The Chargers had until a league-mandated deadline of Tuesday to make a decision on their future.
The move comes after Spanos told NFL Commissioner Roger Goodell, other league officials and a few team owners of his intentions following the committee meetings Wednesday, sources informed of the situation told NFL Network's Ian Rapoport. During those meetings, the Chargers were barely a topic and the league did not offer any additional money to contribute to their stadium efforts.
As NFL.com reminded readers, in November, San Diego voters rejected a ballot measure that would have raised hotel occupancy taxes to help pay for a proposed $1.8 billion downtown stadium project. Ultimately, Spanos, San Diego Mayor Kevin Faulconer and other city and county officials failed to agree upon a stadium plan that would have kept the franchise in San Diego.
Goodell acknowledged last month at the Winter League Meeting that "no great progress" had been made in finding a stadium solution in San Diego and owners were not optimistic about the Chargers' future in the city.

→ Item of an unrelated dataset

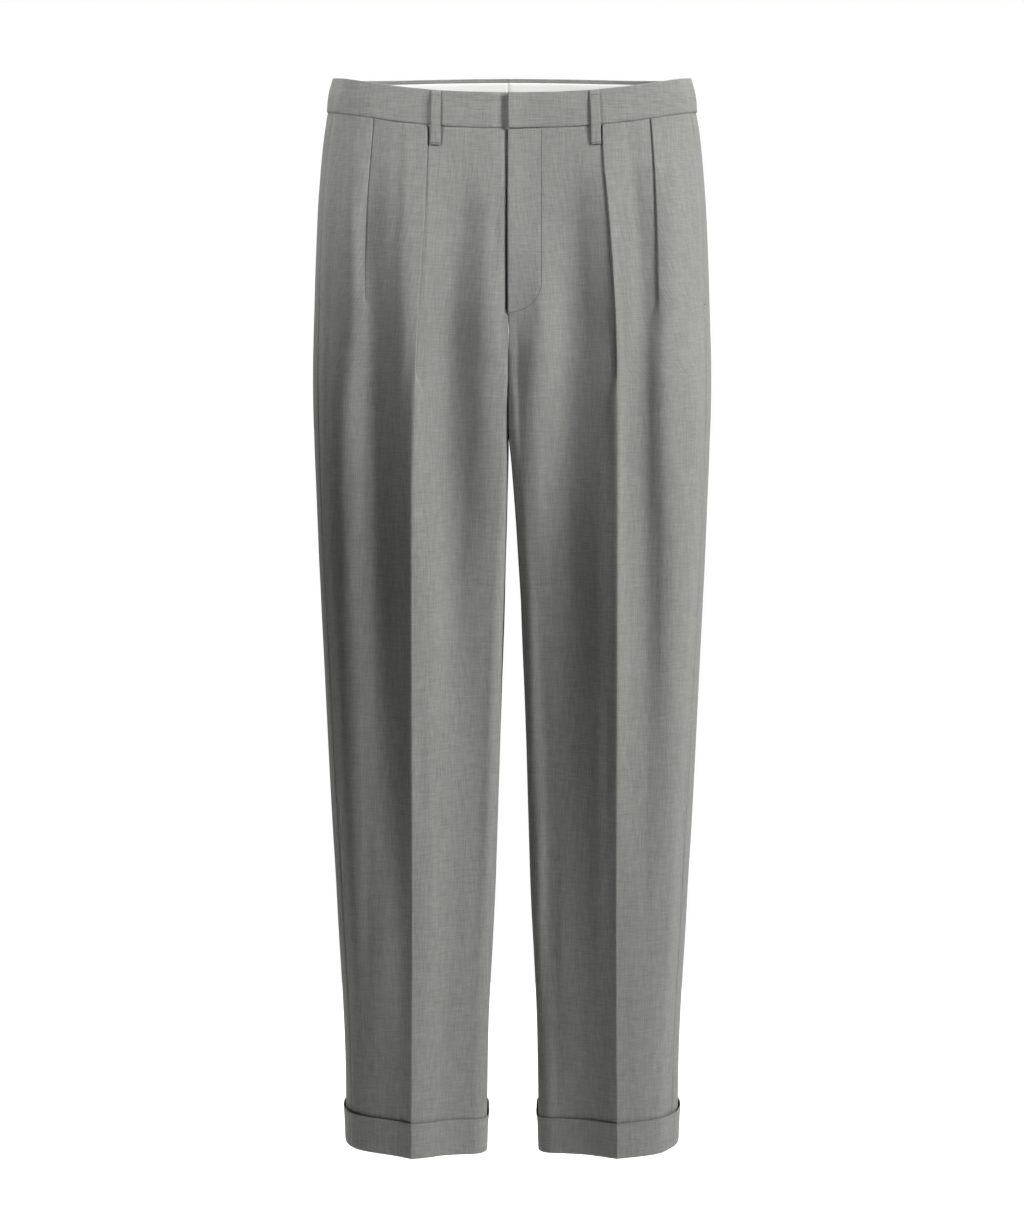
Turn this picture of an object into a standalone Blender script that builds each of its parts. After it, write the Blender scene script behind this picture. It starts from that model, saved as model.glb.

Last month, the Chargers agreed to lease a portion of an Orange County office facility as part of their preparations for a potential L.A. move.
The Costa Mesa, California, location will be the Chargers' new front-office home, the team previously confirmed. The Chargers would eventually play their home games roughly 40 miles north in Inglewood at a stadium facility they would share with the Rams. They would also have offices at the Inglewood stadium, which is under construction and slated to open in 2019.
The Chargers have until May 1 to terminate their lease with Qualcomm Stadium and with their training facility. They also now owe a $12 million termination fee to the city and will have to be out of Chargers Park by July 1.
As for where in the L.A. area they might play in 2017, the 30,000-seat StubHub Center in Carson will serve as the team's temporary home until the Inglewood stadium is built.
The decision to move ends the Chargers' 55-year stint in San Diego, but it's not the first time the team has played in L.A. During their inaugural season in 1960, the then-American Football League franchise played in Los Angeles before moving to San Diego the following season.
As it stands, the Los Angeles market will play host to two NFL teams in 2017 for the first time since 1994, when the Raiders and Rams left for Oakland and St. Louis, respectively. The Rams returned to L.A. last January.